Short problem → Reproduce the material that follows, please, but only from its first line to the line containing "return shape", inclusive.

Given data →
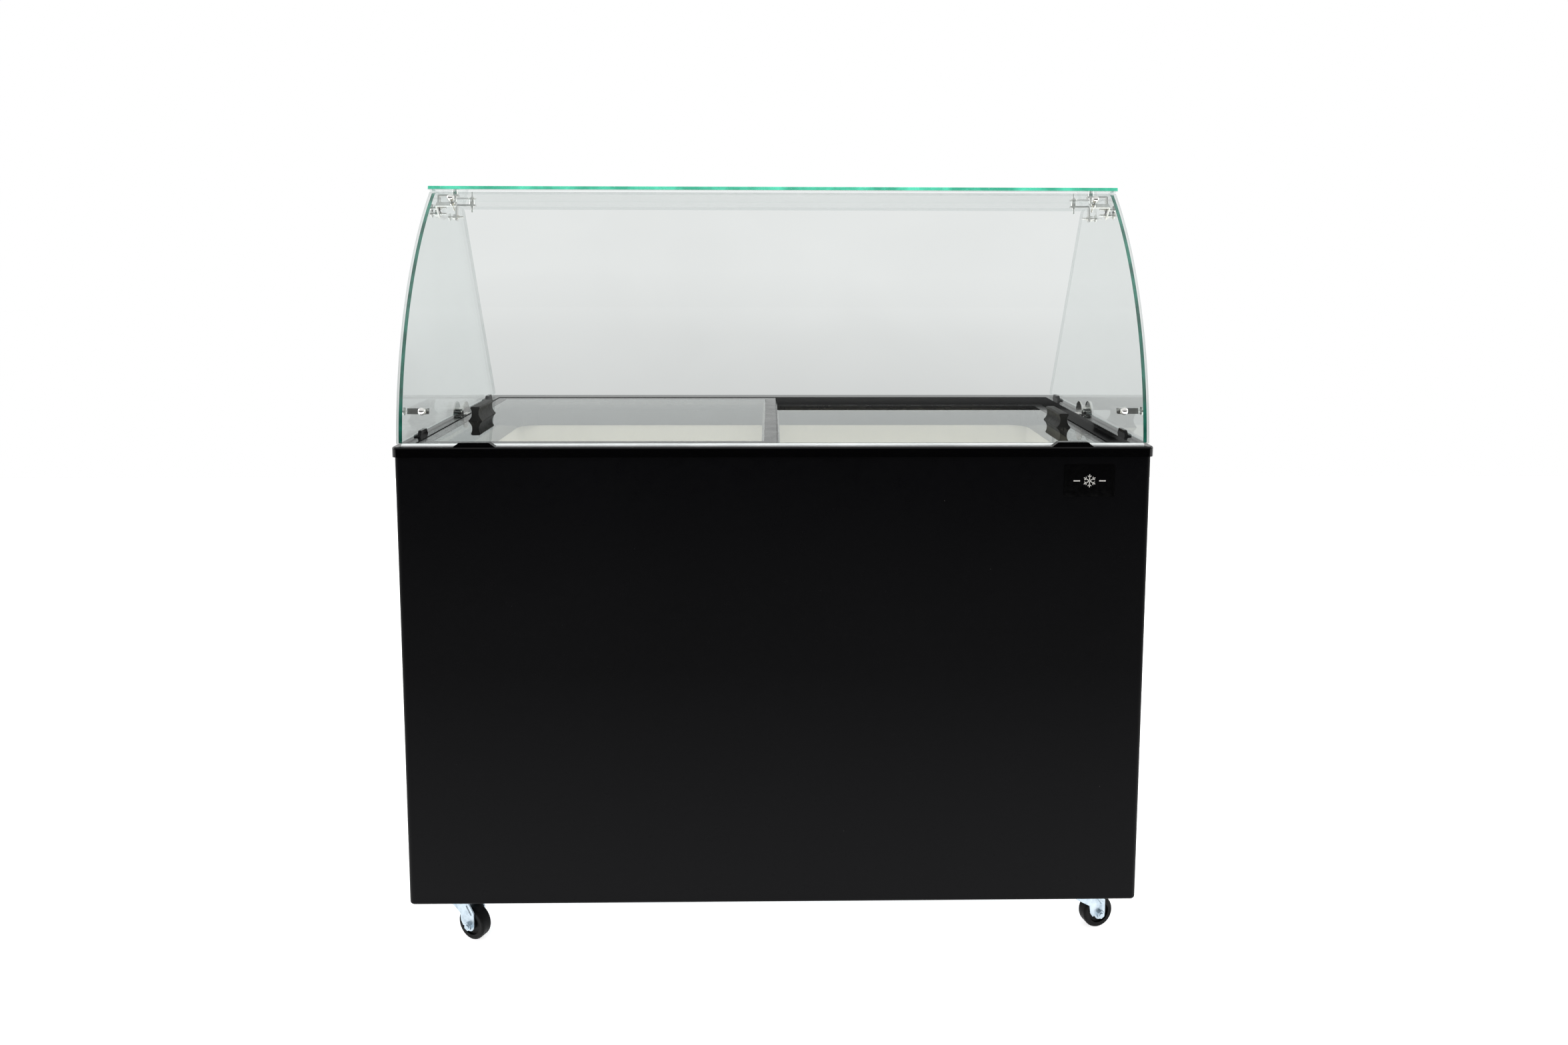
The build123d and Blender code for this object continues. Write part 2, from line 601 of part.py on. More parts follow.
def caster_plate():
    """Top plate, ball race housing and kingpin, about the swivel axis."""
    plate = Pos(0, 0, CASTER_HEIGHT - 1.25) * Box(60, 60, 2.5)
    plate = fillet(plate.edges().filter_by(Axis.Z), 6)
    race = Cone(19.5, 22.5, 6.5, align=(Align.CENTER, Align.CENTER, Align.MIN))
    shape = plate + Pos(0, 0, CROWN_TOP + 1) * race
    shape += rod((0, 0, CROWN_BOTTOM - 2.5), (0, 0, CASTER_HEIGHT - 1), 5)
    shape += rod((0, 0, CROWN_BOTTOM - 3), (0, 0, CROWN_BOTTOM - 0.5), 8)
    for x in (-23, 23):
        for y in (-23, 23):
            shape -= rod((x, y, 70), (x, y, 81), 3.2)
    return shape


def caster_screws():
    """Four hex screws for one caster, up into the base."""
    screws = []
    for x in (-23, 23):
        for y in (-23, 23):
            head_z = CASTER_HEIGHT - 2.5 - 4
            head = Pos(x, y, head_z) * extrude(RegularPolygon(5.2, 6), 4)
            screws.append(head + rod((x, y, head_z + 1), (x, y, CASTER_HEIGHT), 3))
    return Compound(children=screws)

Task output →
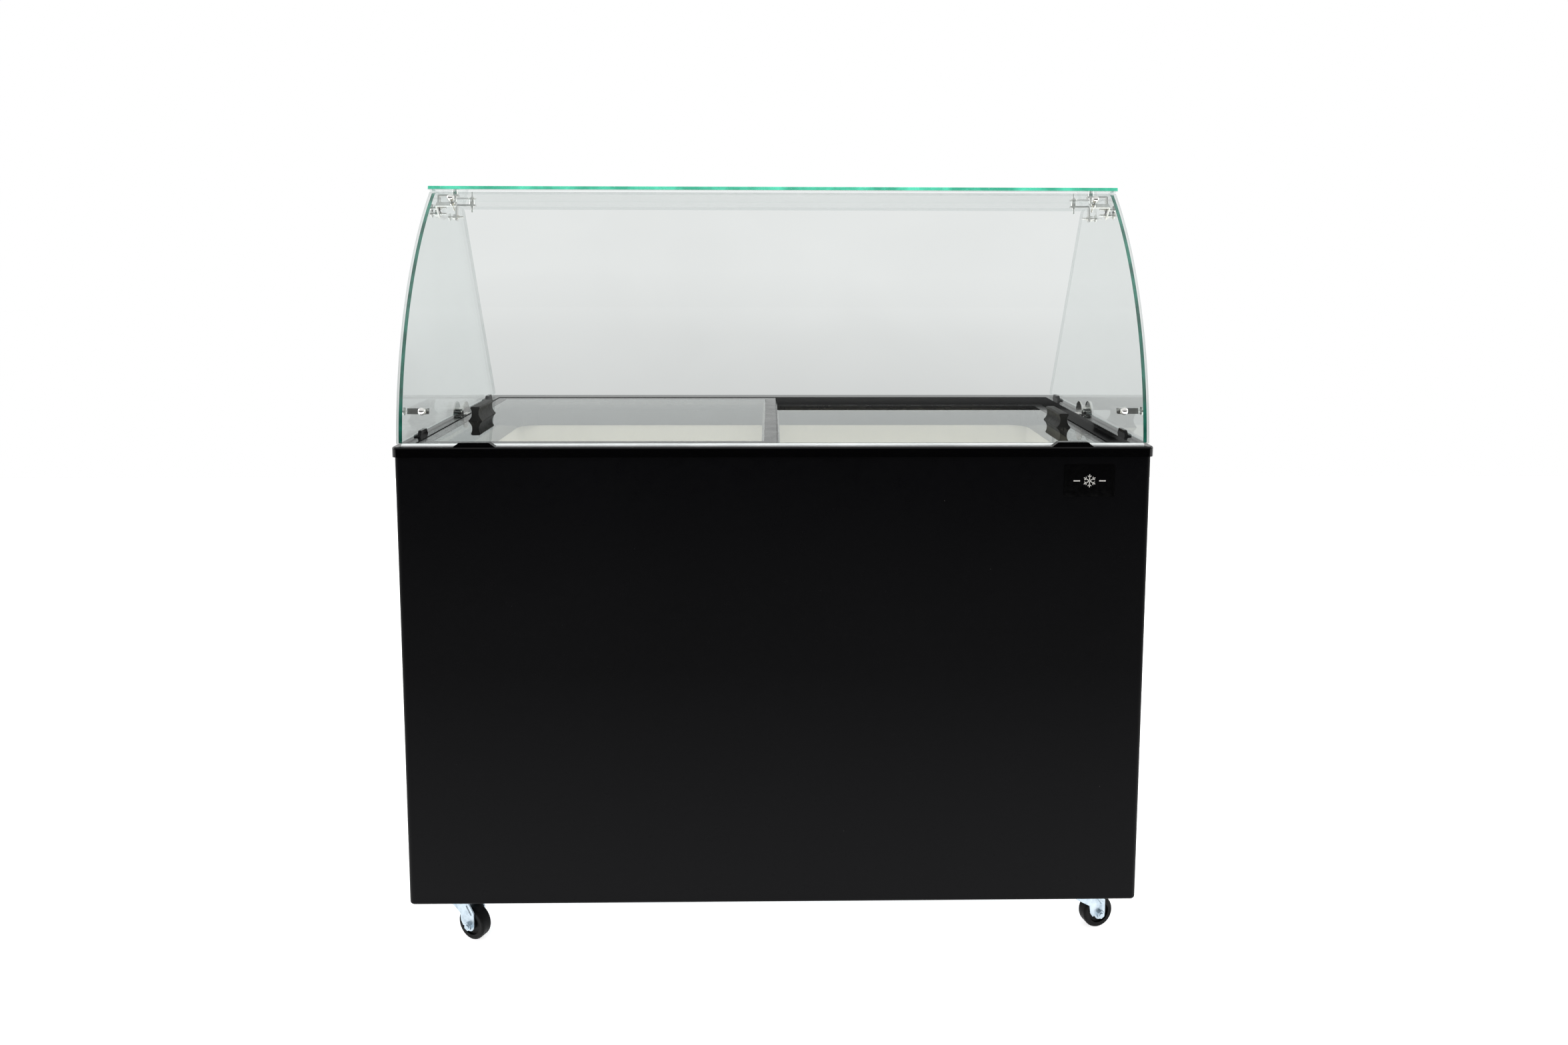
The build123d and Blender code for this object continues. Write part 2, from line 601 of part.py on. More parts follow.
def caster_plate():
    """Top plate, ball race housing and kingpin, about the swivel axis."""
    plate = Pos(0, 0, CASTER_HEIGHT - 1.25) * Box(60, 60, 2.5)
    plate = fillet(plate.edges().filter_by(Axis.Z), 6)
    race = Cone(19.5, 22.5, 6.5, align=(Align.CENTER, Align.CENTER, Align.MIN))
    shape = plate + Pos(0, 0, CROWN_TOP + 1) * race
    shape += rod((0, 0, CROWN_BOTTOM - 2.5), (0, 0, CASTER_HEIGHT - 1), 5)
    shape += rod((0, 0, CROWN_BOTTOM - 3), (0, 0, CROWN_BOTTOM - 0.5), 8)
    for x in (-23, 23):
        for y in (-23, 23):
            shape -= rod((x, y, 70), (x, y, 81), 3.2)
    return shape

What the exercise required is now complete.